Today is my grandma’s birthday. Or, it would be, I suppose. She would have been 74 today.

She died in May 2003, when she was 70. Until a friend read me the obituary over the phone, I thought she was 69 when she died. I remember my brothers and I going to the county fair with her in 1983, when I was ten, and she told me that she would turn 50 later in the year. I did the math and figured out that she had been born in 1933. I thought the newspaper had gotten it wrong until my mom found some official paper or other when she was sorting through my grandma’s stuff that gave her birthdate as November 14, 1932.

Since then I’ve wondered off and on about it — did she think she really was born in 1933? Was it a fib she’d told for so long that she no longer knew it wasn’t true? And in that case, why lie to make yourself one year younger? I know she was a teenaged wife and mother, and it those circumstances, in the late ’40s, wouldn’t she have wanted to make herself older? Or, if she was trying, mid-life, to make herself younger, wouldn’t she have taken off more than one year? Or maybe, just maybe, that “official” paper my mom found got it wrong, and the date my grandma told me was the correct one after all. It’s a puzzle I’ll never have the answer to, probably, but that doesn’t stop me wondering.

It didn’t occur to me until I was nearly an adult myself just how young my grandma was. Looking back, I realize that she wasn’t yet 60 when I graduated from high school. Some of my classmates had parents older than she was. She was only 39 or 40 when I was born, and I wasn’t even the oldest grandchild, not by a long shot. My oldest cousin was born in October 1966, which means that my grandma was, at most, 33 years old when she became a grandmother for the first time. That’s the age I am now, and I feel too young to have a ten-year-old, let alone grandchildren.

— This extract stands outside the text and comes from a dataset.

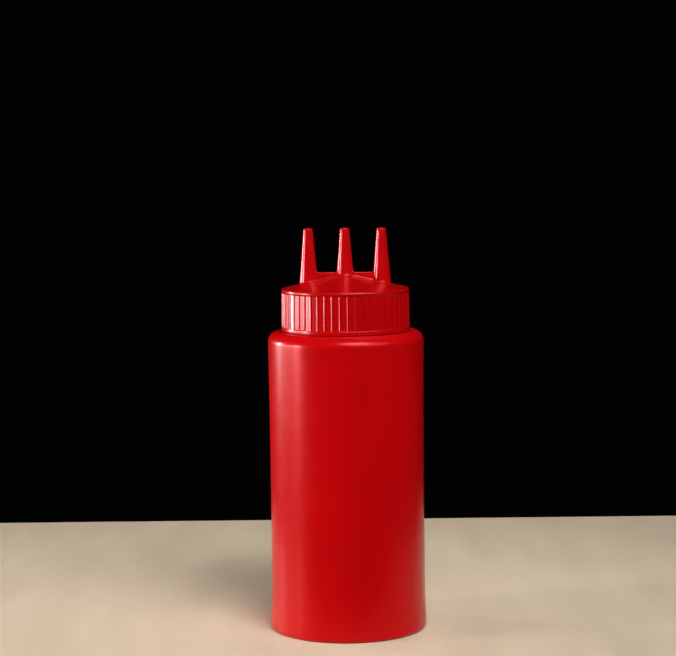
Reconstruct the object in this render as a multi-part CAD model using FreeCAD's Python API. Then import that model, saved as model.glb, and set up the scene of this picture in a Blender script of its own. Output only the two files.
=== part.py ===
import FreeCAD, Part
import math
import os

# A squeeze bottle with a ribbed screw cap that carries three tapered nozzles in a row.
# Millimetres. +Z is up, the origin is the middle of the base, and the nozzles stand along X.

# Bottle body
bodyRadius = 35.0            # at the top of the wall, where the shoulder starts
waistDip = 0.235             # how far the wall draws in between foot and shoulder
wallFootDraw = 0.15          # how much slimmer than bodyRadius the wall is above the foot's flare
footFlare = 0.3              # how much wider than bodyRadius the foot is
footFlareHeight = 18.0       # where the flare meets the wall
footFlareBulge = 0.05        # how far the flare hollows between its ends
baseEdgeRadius = 1.6         # rounding of the base edge
standingWidth = 7.7          # of the flat ring that the bottle stands on
recessDepth = 1.4            # of the hollow in the base, inside the standing ring
recessSlope = 3.0            # width of the hollow's sloping side
shoulderHeight = 135.2       # of the flat top of the shoulder, beside the cap
shoulderEdgeRadius = 4.7     # rounding between the wall and the shoulder
shoulderRise = 0.1           # of the shoulder's top, from its rounding in to the neck
shoulderWidth = 6.2          # from the wall in to the cap's ring

# Cap
capGap = 0.2                 # between the shoulder's top and the cap's lower edge
capHeight = 19.0             # from the cap's lower edge to the foot of its cone
capWall = 1.9                # of the skirt, under the ribs
deckWall = 1.8               # under the cone
neckClearance = 0.4          # between neck and skirt, all round
sealWidth = 2.6              # of the flat land inside the cap that rests on the neck
ringHeight = 2.0             # of the plain ring round the cap's lower edge
ringLowerEdge = 0.3          # rounding of the ring's lower edge
skirtDepth = 0.4             # from the ring's face in to the wall between the ribs
skirtDraft = 0.2             # how much slimmer the skirt is at its top
rimHeight = 0.7              # of the plain band under the rim's rounding
rimRadius = 0.8              # rounding of the rim
rimSlope = 0.5               # height over which the skirt widens to the rim
coneAngle = math.radians(13.0)

# Ribs
ribCount = 52
ribRadius = 0.55             # of each rib's rounded back
ribSink = 0.05               # how far the ribs' backs lie inside the ring and the rim
ribTurn = 0.3                # where the first rib stands, in pitches from -Y

# Nozzles and web
nozzleInset = 11.4           # from the foot of the cone in to the axis of an outer nozzle
nozzleHeight = 26.8          # from the foot of the cone to the tips
tipRadius = 2.05
tipEdgeRadius = 0.35         # rounding of the tip's outer edge
nozzleTaper = 0.086          # growth of the radius for each millimetre down
tipBoreRadius = 1.2
boreTaper = 0.045
webRise = 0.6                # of the web's upper edge above the top of the cone
webThickness = 3.0
webCornerRadius = 0.9        # where the web's upper edge runs up into a nozzle

# Worked out from these
wallFootRadius = bodyRadius - wallFootDraw
footRadius = bodyRadius + footFlare
recessRadius = footRadius - baseEdgeRadius - standingWidth
ringRadius = bodyRadius - shoulderWidth
capBottom = shoulderHeight + capGap
deckHeight = capBottom + capHeight
ceilingHeight = deckHeight - deckWall
ringTop = capBottom + ringHeight
skirtFootRadius = ringRadius - skirtDepth
skirtTopRadius = skirtFootRadius - skirtDraft
rimSideRadius = ringRadius - skirtDraft
rimInnerRadius = rimSideRadius - rimRadius
rimBottom = deckHeight - rimRadius - rimHeight
cavityRadius = skirtTopRadius - capWall
neckRadius = cavityRadius - neckClearance
landInnerRadius = neckRadius - sealWidth
coneSlope = math.tan(coneAngle)
coneTop = deckHeight + rimInnerRadius * coneSlope
tipHeight = deckHeight + nozzleHeight
webTop = coneTop + webRise
nozzleSpacing = rimInnerRadius - nozzleInset
nozzleCentres = [-nozzleSpacing, 0.0, nozzleSpacing]

axisPoint = FreeCAD.Vector(0, 0, 0)
up = FreeCAD.Vector(0, 0, 1)


def at(radius, height):
    """A point of a profile in the XZ plane."""
    return FreeCAD.Vector(radius, 0, height)


def line(start, end):
    return Part.LineSegment(start, end).toShape()


def arc(start, middle, end):
    return Part.Arc(start, middle, end).toShape()


def roundedCorner(centre, radius, fromAngle, toAngle):
    """A round stretch of a profile, by its centre and the angles of its ends in degrees."""
    points = []
    for angle in (fromAngle, 0.5 * (fromAngle + toAngle), toAngle):
        turn = math.radians(angle)
        points.append(centre + at(radius * math.cos(turn), radius * math.sin(turn)))
    return arc(*points)


def joined(pieces):
    """One closed wire: the pieces in order, with straight lines across the gaps between them."""
    edges = []
    for index, piece in enumerate(pieces):
        edges.append(piece)
        last = piece.Vertexes[-1].Point
        following = pieces[(index + 1) % len(pieces)].Vertexes[0].Point
        if last.distanceToPoint(following) > 1e-6:
            edges.append(line(last, following))
    return Part.Wire(edges)


def revolved(pieces):
    return Part.Face(joined(pieces)).revolve(axisPoint, up, 360)


def makeBottle():
    """The body, its shoulder and the plain neck inside the cap, as one solid of revolution."""
    wallTop = shoulderHeight - shoulderEdgeRadius
    flareFoot = baseEdgeRadius + 2.0
    wallMiddle = at(
        0.5 * (bodyRadius + wallFootRadius) - waistDip,
        0.5 * (footFlareHeight + wallTop),
    )
    flareMiddle = at(
        0.5 * (footRadius + wallFootRadius) - footFlareBulge,
        0.5 * (flareFoot + footFlareHeight),
    )
    neckFoot = shoulderHeight + shoulderRise
    return revolved([
        line(at(0, recessDepth), at(recessRadius - recessSlope, recessDepth)),
        line(at(recessRadius, 0), at(footRadius - baseEdgeRadius, 0)),
        roundedCorner(at(footRadius - baseEdgeRadius, baseEdgeRadius), baseEdgeRadius, -90, 0),
        arc(at(footRadius, flareFoot), flareMiddle, at(wallFootRadius, footFlareHeight)),
        arc(at(wallFootRadius, footFlareHeight), wallMiddle, at(bodyRadius, wallTop)),
        roundedCorner(at(bodyRadius - shoulderEdgeRadius, wallTop), shoulderEdgeRadius, 0, 90),
        line(at(neckRadius, neckFoot), at(neckRadius, ceilingHeight)),
        line(at(neckRadius, ceilingHeight), at(0, ceilingHeight)),
    ])


def makeCapBlank():
    """The cap's outer form without ribs, filled: skirt, ring, rim and cone."""
    return revolved([
        line(at(0, capBottom), at(ringRadius - ringLowerEdge, capBottom)),
        roundedCorner(
            at(ringRadius - ringLowerEdge, capBottom + ringLowerEdge), ringLowerEdge, -90, 0
        ),
        roundedCorner(at(skirtFootRadius, ringTop - skirtDepth), skirtDepth, 0, 90),
        line(at(skirtFootRadius, ringTop), at(skirtTopRadius, rimBottom - rimSlope)),
        line(at(rimSideRadius, rimBottom), at(rimSideRadius, rimBottom + rimHeight)),
        roundedCorner(at(rimInnerRadius, deckHeight - rimRadius), rimRadius, 0, 90),
        line(at(rimInnerRadius, deckHeight), at(0, coneTop)),
    ])


def makeCapCavity():
    """The space inside the cap: round the neck, and the low cone above the sealing land."""
    return revolved([
        line(at(0, capBottom), at(cavityRadius, capBottom)),
        line(at(cavityRadius, ceilingHeight), at(landInnerRadius, ceilingHeight)),
        line(
            at(landInnerRadius, ceilingHeight),
            at(0, ceilingHeight + landInnerRadius * coneSlope),
        ),
    ])


def makeRibs():
    """Round-backed ribs that lean in with the skirt, from inside the ring to inside the rim."""
    footHeight = ringTop - 0.5 * ringHeight
    topHeight = rimBottom + 0.5 * rimHeight
    foot = at(ringRadius - ribSink - ribRadius, footHeight)
    top = at(rimSideRadius - ribSink - ribRadius, topHeight)
    rib = Part.makeCylinder(ribRadius, foot.distanceToPoint(top), foot, top - foot)
    ribs = []
    for index in range(ribCount):
        turned = rib.copy()
        turned.rotate(axisPoint, up, (index + ribTurn) * 360.0 / ribCount - 90.0)
        ribs.append(turned)
    return ribs


def nozzleRadiusAt(height):
    return tipRadius + (tipHeight - height) * nozzleTaper


def makeNozzle(centre):
    """A tapered nozzle with a flat, round-edged tip, from the foot of the cone up."""
    lean = math.atan(nozzleTaper)
    edgeHeight = tipHeight - tipEdgeRadius
    edgeCentre = at(nozzleRadiusAt(edgeHeight) - tipEdgeRadius / math.cos(lean), edgeHeight)
    nozzle = revolved([
        line(at(0, deckHeight), at(nozzleRadiusAt(deckHeight), deckHeight)),
        roundedCorner(edgeCentre, tipEdgeRadius, math.degrees(lean), 90),
        line(at(edgeCentre.x, tipHeight), at(0, tipHeight)),
    ])
    nozzle.translate(FreeCAD.Vector(centre, 0, 0))
    return nozzle


def makeBore(centre):
    """The tapered bore, from the space inside the cap to just past the tip."""
    passed = 1.0
    footRadiusOfBore = tipBoreRadius + (tipHeight - ceilingHeight) * boreTaper
    topRadiusOfBore = tipBoreRadius - passed * boreTaper
    length = tipHeight + passed - ceilingHeight
    return Part.makeCone(
        footRadiusOfBore, topRadiusOfBore, length, FreeCAD.Vector(centre, 0, ceilingHeight)
    )


def makeWebBay(left, right):
    """The web between two nozzles, its upper edge curving up into each of them."""
    side = nozzleRadiusAt(webTop)
    cornerLeft = at(left + side + webCornerRadius, webTop + webCornerRadius)
    cornerRight = at(right - side - webCornerRadius, webTop + webCornerRadius)
    profile = joined([
        line(at(left, webTop + webCornerRadius), at(left, deckHeight)),
        line(at(left, deckHeight), at(right, deckHeight)),
        line(at(right, deckHeight), at(right, webTop + webCornerRadius)),
        roundedCorner(cornerRight, webCornerRadius, 0, -90),
        roundedCorner(cornerLeft, webCornerRadius, -90, -180),
    ])
    bay = Part.Face(profile).extrude(FreeCAD.Vector(0, webThickness, 0))
    bay.translate(FreeCAD.Vector(0, -0.5 * webThickness, 0))
    return bay


def makeCap():
    """Skirt, ribs, cone, nozzles and web: one moulding, open inside."""
    nozzles = [makeNozzle(centre) for centre in nozzleCentres]
    bays = [makeWebBay(left, right) for left, right in zip(nozzleCentres, nozzleCentres[1:])]
    bores = [makeBore(centre) for centre in nozzleCentres]
    blank = makeCapBlank().multiFuse(makeRibs() + nozzles + bays)
    return blank.cut([makeCapCavity()] + bores)


def solidOf(shape):
    """The one solid that a piece has to be."""
    tidy = shape.removeSplitter()
    assert len(tidy.Solids) == 1, "a piece came out as %d solids" % len(tidy.Solids)
    return tidy.Solids[0]


os.makedirs("parts", exist_ok=True)
pieces = {"bottle": makeBottle(), "cap": makeCap()}
for name, shape in pieces.items():
    solid = solidOf(shape)
    solid.exportStep("parts/%s.step" % name)
    print(name, "volume", round(solid.Volume), "mm3", "valid", solid.isValid())
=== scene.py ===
import math

import bmesh
import bpy
from mathutils import Matrix, Vector


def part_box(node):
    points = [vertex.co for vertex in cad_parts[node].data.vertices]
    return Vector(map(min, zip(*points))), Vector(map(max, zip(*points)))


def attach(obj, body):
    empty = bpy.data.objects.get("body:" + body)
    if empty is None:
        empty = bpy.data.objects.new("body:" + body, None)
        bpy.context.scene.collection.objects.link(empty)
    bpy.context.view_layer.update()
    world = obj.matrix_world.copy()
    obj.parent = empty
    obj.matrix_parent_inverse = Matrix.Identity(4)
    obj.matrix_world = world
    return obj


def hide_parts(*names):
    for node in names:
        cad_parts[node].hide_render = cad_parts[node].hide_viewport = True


# A red squeeze bottle with a ribbed screw cap and three nozzles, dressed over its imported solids.
# Sizes in the dictionaries are in millimetres and degrees, and each mesh is scaled to metres last.

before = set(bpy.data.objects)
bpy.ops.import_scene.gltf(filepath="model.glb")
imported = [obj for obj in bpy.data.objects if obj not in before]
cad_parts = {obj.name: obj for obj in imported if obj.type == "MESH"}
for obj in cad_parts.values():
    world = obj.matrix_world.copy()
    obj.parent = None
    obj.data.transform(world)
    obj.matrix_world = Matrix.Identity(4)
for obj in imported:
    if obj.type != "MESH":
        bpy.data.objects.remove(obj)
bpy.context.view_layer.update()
bottleLow, bottleHigh = (corner * 1000 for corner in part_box("bottle"))
capLow, capHigh = (corner * 1000 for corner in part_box("cap"))
mm = 0.001
hair = 0.001               # kept off a rounding that would otherwise fill its whole edge
near = 0.01                # slack where vertices are picked by their place
upward = Vector((0, 0, 1))
print("frame loaded")


# Helpers for the meshes

def wire(bm, points, closed=False):
    # a chain of edges in the XZ plane, through points given as (x, z)
    verts = [bm.verts.new((x, 0, z)) for x, z in points]
    following = verts[1:] + verts[:1] if closed else verts[1:]
    for start, end in zip(verts, following):
        bm.edges.new((start, end))
    return verts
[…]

I wasn’t close to my grandma, and it would be a lie to say that I miss her. Honestly, I feel I barely knew her. When my brothers and cousins and I were little kids, we spent a lot of time at my grandparents’ ranch, and my grandma was fairly involved with us, but when we turned into bigger kids it seemed she lost interest. (And, to be fair, as adolescents we weren’t nearly so keen to hang out with her as we’d once been.) I can’t even remember for sure the last time I saw her. Lydia was little, walking but not yet talking, so it must have been two or three years before I moved to Sweden. We never talked on the phone and rarely exchanged greeting cards. During my growing-up years we lived less than five miles apart, but once I was a teenager we seldom saw each other outside of holiday celebrations and special events. After I moved away to go to college, I saw her even less often, though that was scarcely possible.

I don’t know, even, where I’m going with all this. No neat and tidy closing lines are coming to me. I just remembered something, though, something that should feel more significant than it does. Her name was Beverly.